• What you are asked to do
Word for word, restate every line of the material.

• Source data
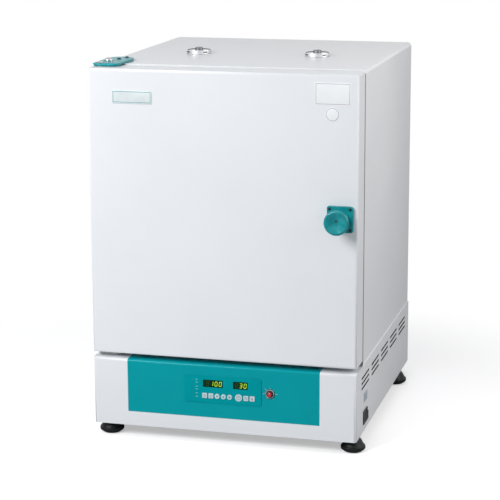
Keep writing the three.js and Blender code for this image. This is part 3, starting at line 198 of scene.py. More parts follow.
# Each entry: the material's name, two tints, roughness from and to, bump, bump's scale and patches' scale.
brushUp = (900.0, 900.0, 30.0)
brushAcross = (30.0, 900.0, 900.0)
steelTints = ((176, 178, 180), (208, 210, 211))
finishes = {
    "whitePaint": finish("whitePowderCoat", ((226, 229, 233), (231, 234, 237)), (0.34, 0.42), 0.16, patch=5,
                         surface="peel", dust=0.05, specular=0.4, coat=0.12, coatRough=0.12),
    # A paler copy of the white paint: painted highlight on the cabinet's front rim.
    "rimHighlightPaint": finish("rimHighlightPaint", ((243, 246, 248), (249, 251, 252)), (0.3, 0.38), 0.1, surface="peel"),
    # Near-black painted shade for the inside of the base and the slot edges.
    "insideShade": finish("paintedInsideShade", ((20, 22, 24), (31, 33, 35)), (0.6, 0.75), 0.3, patch=30,
                     surface="peel", dust=0.1),
    "tealPaint": finish("tealPowderCoat", ((0, 150, 159), (1, 156, 165)), (0.3, 0.36), 0.12, patch=14,
                        surface="peel", specular=0.1, specularTint=(110, 250, 255), coat=0.14),
    "tealGloss": finish("tealGlossMoulding", ((6, 122, 130), (30, 150, 156)), (0.16, 0.26), 0.02, 260, 60,
                        contrast=2.4, coat=0.2, coatRough=0.06, specular=0.35, specularTint=(190, 250, 255)),
    "tealHinge": finish("tealHingePlate", ((4, 136, 144), (18, 152, 160)), (0.3, 0.4), 0.03, 260, 40,
                        contrast=2.0, coat=0.09, specular=0.32, specularTint=(170, 250, 255)),
    "tealFilm": finish("tealKeypadFilm", ((0, 146, 155), (1, 152, 160)), (0.3, 0.38), 0.08, 2200, 25,
                       specular=0.12, specularTint=(110, 250, 255)),
    "steel": finish("brushedStainless", steelTints, (0.24, 0.4), 0.06, metal=1.0, stretch=brushUp),
    "steelAcross": finish("brushedStainlessAcross", steelTints, (0.24, 0.4), 0.06, metal=1.0,
                          stretch=brushAcross),
    "chrome": finish("polishedSteel", ((172, 174, 176), (198, 200, 202)), (0.08, 0.16), 0.01, 400, 80,
                     metal=1.0),
    "satin": finish("satinSteel", ((196, 198, 200), (222, 224, 225)), (0.38, 0.48), 0.02, 500, 70, metal=1.0),
    # A darker copy of the satin steel for the vent knobs: painted shade for the dark middle of each vent.
    "darkKnobSteel": finish("darkKnobSteel", ((108, 112, 116), (128, 132, 136)), (0.36, 0.46), 0.03, 500, 70,
                        metal=0.9),
    "darkScrew": finish("blackenedSteel", ((20, 54, 61), (42, 76, 83)), (0.3, 0.45), 0.05, 700, 120,
                        metal=0.9),
    "wire": finish("drawnWire", ((186, 188, 190), (216, 218, 219)), (0.16, 0.28), 0.03, metal=1.0,
                   stretch=(900.0, 40.0, 900.0)),
    "zinc": finish("zincPlate", ((150, 155, 160), (190, 192, 190)), (0.3, 0.5), 0.08, 500, 70, metal=0.9,
                   contrast=2.6, dust=0.2),
    "sheath": finish("heatedSheath", ((62, 58, 54), (112, 92, 70)), (0.4, 0.6), 0.1, 900, 40, metal=0.8,
                     contrast=2.8),
    "wool": finish("mineralWool", ((168, 152, 104), (212, 202, 160)), (0.9, 1.0), 0.9,
                   stretch=(500.0, 500.0, 120.0), specular=0.1, bumpDistance=0.001),
    "silicone": finish("siliconeSeal", ((52, 55, 58), (70, 72, 75)), (0.5, 0.65), 0.15, 1500, 50),
    # Painted shade: a dark strip that stands for the shadow in the door's gap.
    "gapShadeStrip": finish("gapShadeStrip", ((84, 86, 90), (100, 102, 106)), (0.5, 0.6), 0.1, 1500, 50),
    "rubber": finish("footRubber", ((5, 12, 12), (12, 20, 20)), (0.4, 0.52), 0.2, 1200, 70, specular=0.25),
    "blackPlastic": finish("blackMoulding", ((16, 18, 19), (28, 30, 31)), (0.32, 0.46), 0.15, 1800, 60),
    "keyPlastic": finish("keyCaps", ((176, 205, 212), (196, 220, 225)), (0.35, 0.45), 0.08, 2000, 90),
    "redPlastic": finish("redDial", ((176, 30, 44), (204, 48, 60)), (0.22, 0.34), 0.05, 1500, 120, coat=0.3),
    "board": finish("circuitBoard", ((18, 74, 44), (30, 96, 58)), (0.3, 0.45), 0.2, 700, 160, contrast=3.0),
    "copper": finish("varnishedWinding", ((122, 62, 30), (172, 98, 54)), (0.3, 0.5), 0.5, metal=0.5,
                     stretch=(40.0, 40.0, 1400.0), bumpDistance=0.0006),
    "ceramic": finish("glazedCeramic", ((214, 208, 196), (228, 224, 214)), (0.25, 0.4), 0.05, 600, 60,
                      dust=0.2),
    "lens": finish("darkLens", ((2, 38, 12), (6, 52, 20)), (0.18, 0.24), 0.01, 300, 40, specular=0.15),
    "unlit": finish("unlitDigits", ((14, 60, 26), (22, 70, 34)), (0.3, 0.4), 0.01, 600),
    "blankLabel": finish("blankLabel", ((234, 237, 239), (241, 243, 244)), (0.3, 0.4), 0.03, 1600, 40),
    "ratingPlate": finish("ratingPlate", ((156, 166, 180), (166, 176, 190)), (0.35, 0.45), 0.03, 1600, 40),
    "badge": finish("badgeSilver", ((206, 216, 218), (222, 229, 230)), (0.25, 0.35), 0.02, 900, 40, coat=0.4),
    "mark": finish("recessShade", ((8, 52, 58), (14, 66, 72)), (0.5, 0.6), 0.03, 1500, 90),
}
printTints = {
    "White": ((206, 226, 228), (222, 238, 239)), "Pale": ((136, 202, 206), (152, 214, 217)),
    "Dark": ((84, 104, 112), (104, 122, 130)), "Warm": ((158, 146, 156), (170, 158, 166)),
}
for tone, tints in printTints.items():
    finishes["print" + tone] = finish(tone.lower() + "Print", tints, (0.4, 0.5), 0.03, 1500, 90)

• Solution
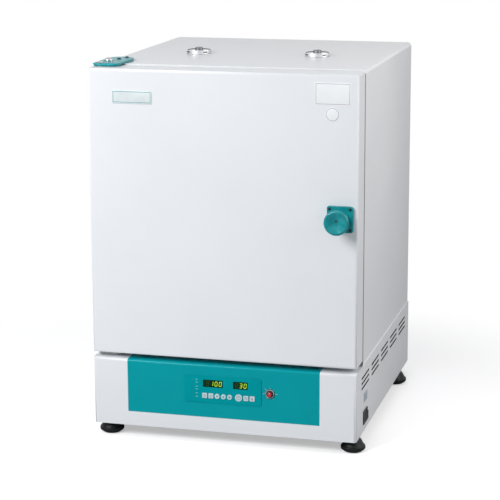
Keep writing the three.js and Blender code for this image. This is part 3, starting at line 198 of scene.py. More parts follow.
# Each entry: the material's name, two tints, roughness from and to, bump, bump's scale and patches' scale.
brushUp = (900.0, 900.0, 30.0)
brushAcross = (30.0, 900.0, 900.0)
steelTints = ((176, 178, 180), (208, 210, 211))
finishes = {
    "whitePaint": finish("whitePowderCoat", ((226, 229, 233), (231, 234, 237)), (0.34, 0.42), 0.16, patch=5,
                         surface="peel", dust=0.05, specular=0.4, coat=0.12, coatRough=0.12),
    # A paler copy of the white paint: painted highlight on the cabinet's front rim.
    "rimHighlightPaint": finish("rimHighlightPaint", ((243, 246, 248), (249, 251, 252)), (0.3, 0.38), 0.1, surface="peel"),
    # Near-black painted shade for the inside of the base and the slot edges.
    "insideShade": finish("paintedInsideShade", ((20, 22, 24), (31, 33, 35)), (0.6, 0.75), 0.3, patch=30,
                     surface="peel", dust=0.1),
    "tealPaint": finish("tealPowderCoat", ((0, 150, 159), (1, 156, 165)), (0.3, 0.36), 0.12, patch=14,
                        surface="peel", specular=0.1, specularTint=(110, 250, 255), coat=0.14),
    "tealGloss": finish("tealGlossMoulding", ((6, 122, 130), (30, 150, 156)), (0.16, 0.26), 0.02, 260, 60,
                        contrast=2.4, coat=0.2, coatRough=0.06, specular=0.35, specularTint=(190, 250, 255)),
    "tealHinge": finish("tealHingePlate", ((4, 136, 144), (18, 152, 160)), (0.3, 0.4), 0.03, 260, 40,
                        contrast=2.0, coat=0.09, specular=0.32, specularTint=(170, 250, 255)),
    "tealFilm": finish("tealKeypadFilm", ((0, 146, 155), (1, 152, 160)), (0.3, 0.38), 0.08, 2200, 25,
                       specular=0.12, specularTint=(110, 250, 255)),
    "steel": finish("brushedStainless", steelTints, (0.24, 0.4), 0.06, metal=1.0, stretch=brushUp),
    "steelAcross": finish("brushedStainlessAcross", steelTints, (0.24, 0.4), 0.06, metal=1.0,
                          stretch=brushAcross),
    "chrome": finish("polishedSteel", ((172, 174, 176), (198, 200, 202)), (0.08, 0.16), 0.01, 400, 80,
                     metal=1.0),
    "satin": finish("satinSteel", ((196, 198, 200), (222, 224, 225)), (0.38, 0.48), 0.02, 500, 70, metal=1.0),
    # A darker copy of the satin steel for the vent knobs: painted shade for the dark middle of each vent.
    "darkKnobSteel": finish("darkKnobSteel", ((108, 112, 116), (128, 132, 136)), (0.36, 0.46), 0.03, 500, 70,
                        metal=0.9),
    "darkScrew": finish("blackenedSteel", ((20, 54, 61), (42, 76, 83)), (0.3, 0.45), 0.05, 700, 120,
                        metal=0.9),
    "wire": finish("drawnWire", ((186, 188, 190), (216, 218, 219)), (0.16, 0.28), 0.03, metal=1.0,
                   stretch=(900.0, 40.0, 900.0)),
    "zinc": finish("zincPlate", ((150, 155, 160), (190, 192, 190)), (0.3, 0.5), 0.08, 500, 70, metal=0.9,
                   contrast=2.6, dust=0.2),
    "sheath": finish("heatedSheath", ((62, 58, 54), (112, 92, 70)), (0.4, 0.6), 0.1, 900, 40, metal=0.8,
                     contrast=2.8),
    "wool": finish("mineralWool", ((168, 152, 104), (212, 202, 160)), (0.9, 1.0), 0.9,
                   stretch=(500.0, 500.0, 120.0), specular=0.1, bumpDistance=0.001),
    "silicone": finish("siliconeSeal", ((52, 55, 58), (70, 72, 75)), (0.5, 0.65), 0.15, 1500, 50),
    # Painted shade: a dark strip that stands for the shadow in the door's gap.
    "gapShadeStrip": finish("gapShadeStrip", ((84, 86, 90), (100, 102, 106)), (0.5, 0.6), 0.1, 1500, 50),
    "rubber": finish("footRubber", ((5, 12, 12), (12, 20, 20)), (0.4, 0.52), 0.2, 1200, 70, specular=0.25),
    "blackPlastic": finish("blackMoulding", ((16, 18, 19), (28, 30, 31)), (0.32, 0.46), 0.15, 1800, 60),
    "keyPlastic": finish("keyCaps", ((176, 205, 212), (196, 220, 225)), (0.35, 0.45), 0.08, 2000, 90),
    "redPlastic": finish("redDial", ((176, 30, 44), (204, 48, 60)), (0.22, 0.34), 0.05, 1500, 120, coat=0.3),
    "board": finish("circuitBoard", ((18, 74, 44), (30, 96, 58)), (0.3, 0.45), 0.2, 700, 160, contrast=3.0),
    "copper": finish("varnishedWinding", ((122, 62, 30), (172, 98, 54)), (0.3, 0.5), 0.5, metal=0.5,
                     stretch=(40.0, 40.0, 1400.0), bumpDistance=0.0006),
    "ceramic": finish("glazedCeramic", ((214, 208, 196), (228, 224, 214)), (0.25, 0.4), 0.05, 600, 60,
                      dust=0.2),
    "lens": finish("darkLens", ((2, 38, 12), (6, 52, 20)), (0.18, 0.24), 0.01, 300, 40, specular=0.15),
    "unlit": finish("unlitDigits", ((14, 60, 26), (22, 70, 34)), (0.3, 0.4), 0.01, 600),
    "blankLabel": finish("blankLabel", ((234, 237, 239), (241, 243, 244)), (0.3, 0.4), 0.03, 1600, 40),
    "ratingPlate": finish("ratingPlate", ((156, 166, 180), (166, 176, 190)), (0.35, 0.45), 0.03, 1600, 40),
    "badge": finish("badgeSilver", ((206, 216, 218), (222, 229, 230)), (0.25, 0.35), 0.02, 900, 40, coat=0.4),
    "mark": finish("recessShade", ((8, 52, 58), (14, 66, 72)), (0.5, 0.6), 0.03, 1500, 90),
}
printTints = {
    "White": ((206, 226, 228), (222, 238, 239)), "Pale": ((136, 202, 206), (152, 214, 217)),
    "Dark": ((84, 104, 112), (104, 122, 130)), "Warm": ((158, 146, 156), (170, 158, 166)),
}
for tone, tints in printTints.items():
    finishes["print" + tone] = finish(tone.lower() + "Print", tints, (0.4, 0.5), 0.03, 1500, 90)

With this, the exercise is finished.